Since launching in 2018, athlete investment platform Patricof Co has amassed nearly 200 athlete clients and deployed over $125 million across a series of private equity investments in companies like Bombas, Cholula, Daily Harvest and SpaceX. It’s now added a new asset class to the portfolio: farmland. Patricof Co has acquired a 104-acre farm in northern Iowa that specializes in corn and soy production. The $5 million investment is the first step of a broader farmland strategy for the firm, which has plans to invest in at least four more farms in the United States. Around two dozen athletes have committed capital to the farmland investment strategy, including Boston Celtics forward Blake Griffin, Cincinnati Bengals quarterback Joe Burrow and Milwaukee Bucks guard Khris Middleton.
“I think of it as a really smart recession hedge for people who are learning to invest for the long term,” said Mark Patricof, the firm’s founder and CEO. “It provides really significant downside protection and the opportunity to create a long-term investment strategy that fits the profile of somebody who’s young and can continue to make a lot of money and wants to be conservative with their investment strategy.”
Farmland investments have been popular among high-net-worth individuals like Bill Gates and Warren Buffett because they are government-subsidized, cash-generating assets that have historically shown little volatility or correlation with public markets. According to a 2020 report from PGIM Real Estate, farmland investments posted an annualized return of 12.3% over the prior 20 years, outpacing stocks, bonds and commercial real estate investments in that time. That same report, citing a study from the 2017 Census of Agriculture, said 3% of all U.S. farmland is owned by institutional capital.
Patricof Co’s investment is through a Midwestern company he wouldn’t name specifically that sources and manages farm investments. Patricof said his New York-based firm had an eye on the space for over two years before finally ironing out the initial investment late last year. The athletes involved have made a financial commitment to invest in five total farms across a diversified crop profile, though Patricof declined to comment on the total value.
“As a pro athlete, I’m pitched countless investment ideas and ‘opportunities’ all the time,” said Middleton. “When it came to this specific deal that Patricof brought to me, I was attracted to it because of how different it was. Why farms? But when I looked at the history of returns, especially how U.S. farms have performed over the last 30 years, including during bad times in the economy, the stability is what stood out. I’m always thinking about the long term when it comes to my wealth and how I can provide for my family after I retire. And this deal is a long-term deal. That’s why I wanted to be part of it.”

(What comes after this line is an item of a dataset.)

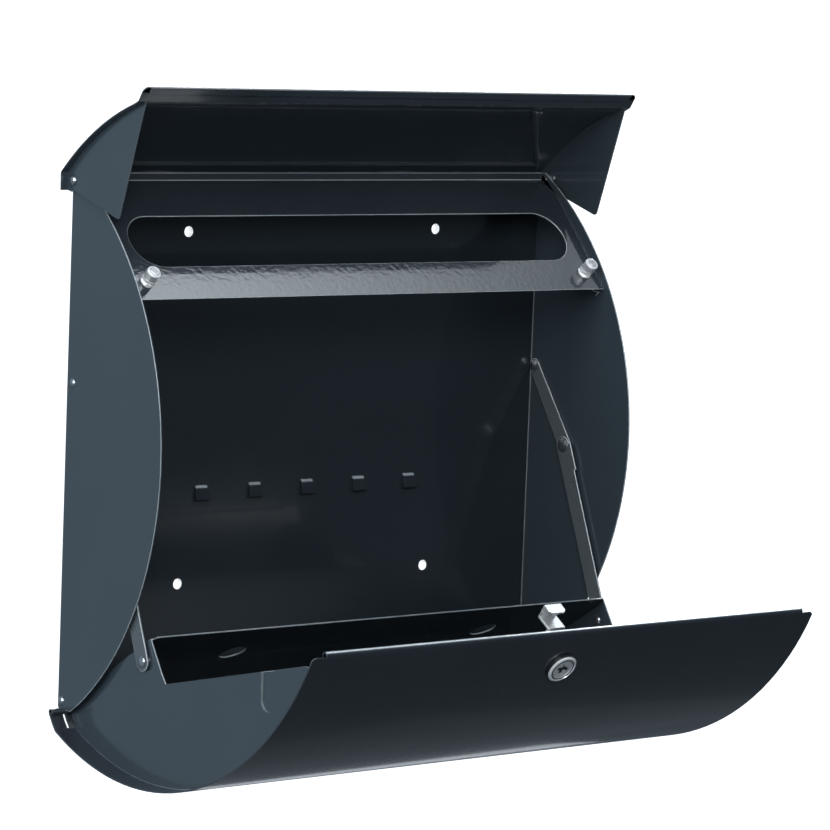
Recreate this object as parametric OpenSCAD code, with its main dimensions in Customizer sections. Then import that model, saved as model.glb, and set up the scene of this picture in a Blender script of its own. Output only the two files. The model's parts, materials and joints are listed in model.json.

Patricof added that the farmland investments will be long-term holds, perhaps even for several decades, which is far longer than the typical private equity hold of five to seven years. While that means Patricof Co won’t generate the near-term return it typically looks for, the CEO said the deal will generate value for the firm in other ways.
“I believe that if you do the right things for these guys and give them an opportunity like this that may not be what a traditional manager would be looking to do, you build trust. And that trust pays back in many different ways,” said Patricof. “Right now we’re doing our next PE deal. It’s a $20 million check, and it will be our biggest check. I would assume that’s because we’ve been demonstrating through actions, not through words, that athletes’ needs and interests come first here. The trust factor increases, and when we show them a deal that’s a little riskier, but has the same attributes we’re looking for which is downside protection but real upside, they lean a little harder into that because they know we’re looking out for their best interests.”
ATHLETES AND BAIN CAPITAL BREAK BREAD IN BOSTON
Last month, Patricof Co took a group of athlete clients from the Boston Celtics, Miami Heat and New England Patriots to visit Boston’s Bain Capital for an investor boot camp. Patriots defensive lineman Davon Godchaux and NBA players Blake Griffin, Victor Oladipo, Derrick White, Duncan Robinson and Malcolm Brogdon were audience to seminars by and participants in a Q&A session with the private equity firm’s leadership, including Bain co-chairman and Celtics co-owner Steve Pagliuca. Patricof invested alongside Bain in Virgin Voyages in 2021.
A following networking dinner at steakhouse Grill 23 & Bar, joined by the Patriots’ Matthew Judon and Jonnu Smith, featured a larger group of Boston-area founders, executives and private equity firms. Notable attendees included Whoop founder Will Ahmed and Coravin CEO Christopher Ladd.
Athlete attendees jumped at the opportunity to spend time with those major players from a different field.
“For them to finally have a night off and to want to spend their time going to Bain Capital to learn and network with these people, I think it says a lot about them and their eagerness to learn,” said Patricof Co partner Matt Siegel. “We’ve done a lot of these where it’s just one player. This was the first time where we really had a large group of players. At the dinner there are 10 players, and they’re all working the room.”
Siegel added that the firm is planning a similar event in New York and hopes to replicate the model for athlete clients in major markets throughout the country.